>> start Data section

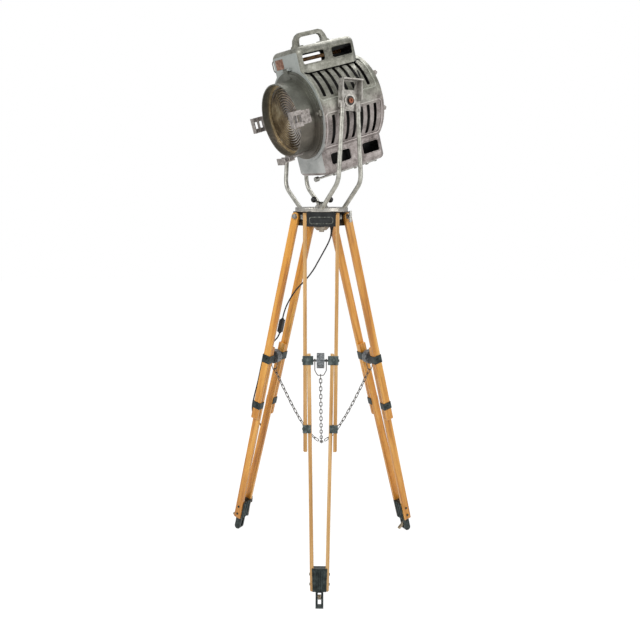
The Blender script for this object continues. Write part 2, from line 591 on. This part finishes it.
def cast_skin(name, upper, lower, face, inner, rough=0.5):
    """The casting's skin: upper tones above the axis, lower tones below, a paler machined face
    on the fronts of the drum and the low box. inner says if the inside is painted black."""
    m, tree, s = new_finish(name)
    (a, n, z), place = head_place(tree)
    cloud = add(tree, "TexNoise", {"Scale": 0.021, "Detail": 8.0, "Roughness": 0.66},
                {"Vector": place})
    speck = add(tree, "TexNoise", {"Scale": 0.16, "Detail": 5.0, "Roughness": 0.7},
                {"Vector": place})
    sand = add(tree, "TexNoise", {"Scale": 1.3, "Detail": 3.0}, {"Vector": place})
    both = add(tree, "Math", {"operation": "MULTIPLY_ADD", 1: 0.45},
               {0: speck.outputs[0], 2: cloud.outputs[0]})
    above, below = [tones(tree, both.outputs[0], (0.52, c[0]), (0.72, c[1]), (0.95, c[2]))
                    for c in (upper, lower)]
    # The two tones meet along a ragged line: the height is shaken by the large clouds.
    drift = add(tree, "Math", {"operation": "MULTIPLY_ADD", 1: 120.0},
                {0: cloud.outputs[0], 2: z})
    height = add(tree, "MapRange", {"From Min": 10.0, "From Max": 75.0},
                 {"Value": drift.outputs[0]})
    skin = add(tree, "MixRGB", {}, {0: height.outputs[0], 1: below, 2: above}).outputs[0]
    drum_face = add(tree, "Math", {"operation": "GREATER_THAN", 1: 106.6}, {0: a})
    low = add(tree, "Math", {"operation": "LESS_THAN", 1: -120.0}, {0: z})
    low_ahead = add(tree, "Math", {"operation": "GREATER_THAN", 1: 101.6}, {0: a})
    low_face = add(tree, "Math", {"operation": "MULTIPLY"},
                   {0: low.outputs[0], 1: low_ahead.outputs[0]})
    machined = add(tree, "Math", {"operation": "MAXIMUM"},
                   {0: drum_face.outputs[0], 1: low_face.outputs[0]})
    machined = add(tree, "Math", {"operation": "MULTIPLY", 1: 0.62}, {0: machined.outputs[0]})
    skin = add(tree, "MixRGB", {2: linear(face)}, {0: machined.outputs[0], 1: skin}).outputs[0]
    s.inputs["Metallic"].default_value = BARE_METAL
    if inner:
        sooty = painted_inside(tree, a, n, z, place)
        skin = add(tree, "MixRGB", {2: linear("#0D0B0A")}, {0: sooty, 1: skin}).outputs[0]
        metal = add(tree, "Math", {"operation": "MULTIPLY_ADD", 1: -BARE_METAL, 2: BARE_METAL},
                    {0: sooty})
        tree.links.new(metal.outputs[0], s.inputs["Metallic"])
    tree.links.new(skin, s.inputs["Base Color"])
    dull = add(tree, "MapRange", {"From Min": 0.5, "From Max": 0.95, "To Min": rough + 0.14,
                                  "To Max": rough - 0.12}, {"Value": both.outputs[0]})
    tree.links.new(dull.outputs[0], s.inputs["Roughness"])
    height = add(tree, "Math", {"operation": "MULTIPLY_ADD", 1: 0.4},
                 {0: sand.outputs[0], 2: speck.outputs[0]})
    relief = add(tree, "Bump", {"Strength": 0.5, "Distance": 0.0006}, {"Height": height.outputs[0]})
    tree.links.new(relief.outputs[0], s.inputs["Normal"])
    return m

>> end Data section
>> start Data section

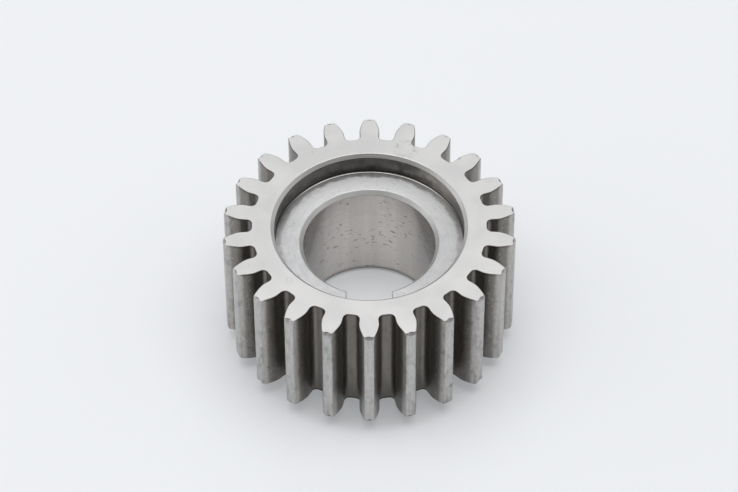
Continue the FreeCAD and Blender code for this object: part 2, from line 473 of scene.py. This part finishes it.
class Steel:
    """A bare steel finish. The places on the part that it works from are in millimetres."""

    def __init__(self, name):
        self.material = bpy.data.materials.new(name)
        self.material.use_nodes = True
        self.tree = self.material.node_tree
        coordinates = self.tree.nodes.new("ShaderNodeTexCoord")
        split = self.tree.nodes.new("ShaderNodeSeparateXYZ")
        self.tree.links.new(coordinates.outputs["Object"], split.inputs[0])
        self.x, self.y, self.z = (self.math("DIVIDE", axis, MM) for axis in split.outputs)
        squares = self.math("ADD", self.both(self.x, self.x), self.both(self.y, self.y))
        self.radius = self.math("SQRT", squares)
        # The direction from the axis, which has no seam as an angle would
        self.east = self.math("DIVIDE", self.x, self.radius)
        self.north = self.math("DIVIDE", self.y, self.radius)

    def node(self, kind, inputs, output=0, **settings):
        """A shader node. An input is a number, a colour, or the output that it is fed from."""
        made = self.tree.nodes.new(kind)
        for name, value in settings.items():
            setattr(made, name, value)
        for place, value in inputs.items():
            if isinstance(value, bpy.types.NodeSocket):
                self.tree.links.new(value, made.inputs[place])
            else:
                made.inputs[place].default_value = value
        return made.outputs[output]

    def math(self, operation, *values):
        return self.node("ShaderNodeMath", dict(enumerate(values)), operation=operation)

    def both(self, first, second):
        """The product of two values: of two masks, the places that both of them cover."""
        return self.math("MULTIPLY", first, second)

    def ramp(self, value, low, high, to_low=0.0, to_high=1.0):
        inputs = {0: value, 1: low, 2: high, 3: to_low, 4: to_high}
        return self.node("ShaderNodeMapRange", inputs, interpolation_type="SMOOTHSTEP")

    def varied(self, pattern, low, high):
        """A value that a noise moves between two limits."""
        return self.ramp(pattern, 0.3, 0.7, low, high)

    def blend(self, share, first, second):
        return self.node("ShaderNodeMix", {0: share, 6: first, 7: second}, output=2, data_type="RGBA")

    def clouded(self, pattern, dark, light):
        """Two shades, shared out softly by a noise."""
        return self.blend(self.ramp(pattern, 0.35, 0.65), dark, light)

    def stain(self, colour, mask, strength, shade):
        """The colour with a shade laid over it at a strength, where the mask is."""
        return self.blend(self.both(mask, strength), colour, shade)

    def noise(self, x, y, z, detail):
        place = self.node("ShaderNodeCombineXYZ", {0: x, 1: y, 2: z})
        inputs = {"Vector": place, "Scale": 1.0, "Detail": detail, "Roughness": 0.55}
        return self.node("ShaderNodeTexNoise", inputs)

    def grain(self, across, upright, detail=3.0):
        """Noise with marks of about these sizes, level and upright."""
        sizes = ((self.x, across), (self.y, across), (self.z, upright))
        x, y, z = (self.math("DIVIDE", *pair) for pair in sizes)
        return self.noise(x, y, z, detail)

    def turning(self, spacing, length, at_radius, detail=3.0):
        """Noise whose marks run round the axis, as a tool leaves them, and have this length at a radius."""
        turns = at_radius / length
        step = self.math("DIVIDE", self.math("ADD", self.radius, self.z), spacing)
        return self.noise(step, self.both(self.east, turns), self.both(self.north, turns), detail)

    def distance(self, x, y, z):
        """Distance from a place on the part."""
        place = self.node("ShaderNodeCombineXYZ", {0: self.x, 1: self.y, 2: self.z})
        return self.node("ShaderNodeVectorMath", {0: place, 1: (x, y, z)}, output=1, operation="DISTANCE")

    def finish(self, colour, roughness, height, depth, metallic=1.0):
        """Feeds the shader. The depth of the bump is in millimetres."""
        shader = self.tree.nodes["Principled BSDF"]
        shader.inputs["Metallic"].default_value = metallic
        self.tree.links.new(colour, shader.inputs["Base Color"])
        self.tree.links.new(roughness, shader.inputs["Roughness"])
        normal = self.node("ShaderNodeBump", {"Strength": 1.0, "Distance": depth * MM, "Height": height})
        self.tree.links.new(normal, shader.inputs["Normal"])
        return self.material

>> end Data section

_Exercise requirements_.
Begin with the line containing "Continue the FreeCAD", end with the line containing "bare steel finish.", and repeat every line in that stretch exactly.

_Response below_.
Continue the FreeCAD and Blender code for this object: part 2, from line 473 of scene.py. This part finishes it.
class Steel:
    """A bare steel finish. The places on the part that it works from are in millimetres."""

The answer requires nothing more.